Mi
profundo respeto hacia las instituciones de la Iglesia católica me impide
frivolizar lo más mínimo sobre el relevo inminente a la cabeza de la Conferencia Episcopal
española.
Antonio María Rouco Varela, el hombre que más tiempo ha permanecido
-doce años en dos períodos- al frente de la Iglesia católica en España, se va, dejando paso a
otra figura que acaso, se piensa generalmente, sintonice más con los nuevos
tiempos marcados por la presencia del
papa Francisco, una figura insólita, de
enorme carisma, en el Vaticano.
Confieso
mi gran simpatía por este Papa, que nos visitará el año próximo para dejarnos
un testimonio de lo que acaso deben ser nuevas costumbres, nuevos postulados,
en una España aconfesional que no laica, modernizada que no, pienso, acatólica.
Rouco pertenece a otra era, como le ocurre a una parte del Episcopado español
-a una parte--. Carece de sentido que posiciones clericales traten de influir
sobre decisiones civiles, y ese ha sido el principal error del ministro
Gallardón con 'su' reforma sobre el aborto, una reforma que sospecho que jamás
va a ver la luz.

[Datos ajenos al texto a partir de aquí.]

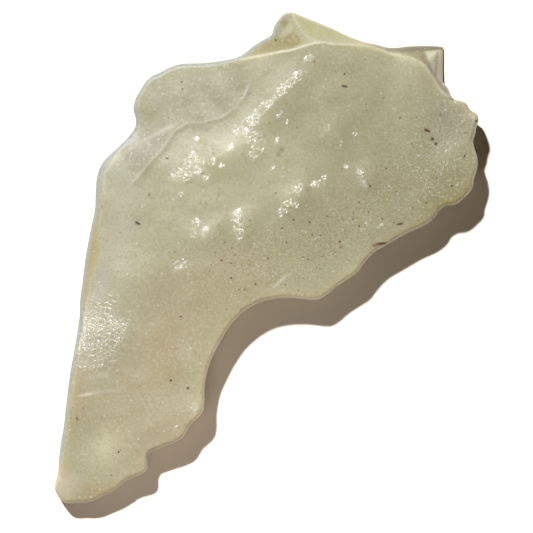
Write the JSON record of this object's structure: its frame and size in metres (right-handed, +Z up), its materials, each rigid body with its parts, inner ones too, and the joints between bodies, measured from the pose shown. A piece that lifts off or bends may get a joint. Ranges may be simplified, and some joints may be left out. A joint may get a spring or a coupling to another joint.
{
  "type": "libyan desert glass",
  "caption": "Raw slab of pale yellow natural desert glass: an L-shaped, wind-worn flake with a thin rim, a curved bay and a broken back edge, resting on its keeled underside.",
  "frame": {"origin": "on the surface the stone rests on, under the middle of the stone's bounding box", "axes": "+Z up out of the broad upper face, +Y towards the broken back edge, the narrow arm points to -Y and -X"},
  "size_m": [0.0552, 0.064, 0.0083],
  "materials": {
    "desert_glass": "milky, pale yellow-green natural silica glass, satin from wind wear, with glossy glinting patches and small dark specks"
  },
  "bodies": {
    "root": {"desert_glass": "desert_glass"}
  },
  "joints": []
}
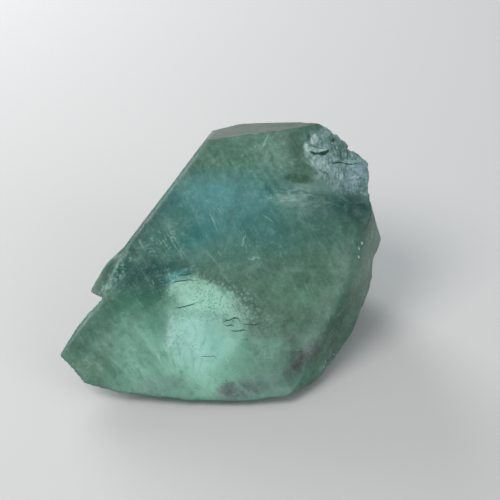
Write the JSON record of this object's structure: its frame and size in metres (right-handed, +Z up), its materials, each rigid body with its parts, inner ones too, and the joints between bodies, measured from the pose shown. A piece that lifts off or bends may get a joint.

Pienso que no ha sido el Episcopado quien ha presionado al
actual Gobierno -al que poco se le puede acusar, me parece, de excesivamente
pío, si se exceptúa un solo caso ministerial- a favor de esta reforma,
utilizada más bien como distracción de otros problemas, aunque el cálculo del titular
de Justicia en este sentido fallase.
Pienso
que Rouco ha hecho, con todo, una buena labor en pro de una ortodoxia que no es
exactamente la misma que predica Francisco, un hombre abierto, sencillo, creo
que bondadoso y, sobre todo, nada dogmático: él quiere abrazar a todos, se
consideren pecadores o santos, y tengo la impresión de que la parábola de la
oveja descarriada es de las que más deben gustarle de los Evangelios.
Nunca
simpaticé, lo confieso, con Rouco, ni creo que eso a él, procedente de mí, más
bien una de esas ovejas descarriadas, le importase demasiado. Alguna vez,
pocas, me lo encontré en misión profesional; nunca hubo empatía, ni se buscaba,
y lo mismo me cabe decir de su 'mano derecha', monseñor
González Camino.
Reconozco, empero, la honradez y el rigor, acaso demasiado rigor, con los que
Antonio María Rouco ha llevado los asuntos de la Iglesia española a lo
largo de tres papados muy distintos, que ya es decir. Ahora toca redefinir, con
mucho cuidado, las relaciones Iglesia-Estado. Porque, lo siento por
Azaña,
España no ha dejado de ser católica. Sí, me parece, rouquiana. Y es mucho más
franciscana que cualquier otra cosa.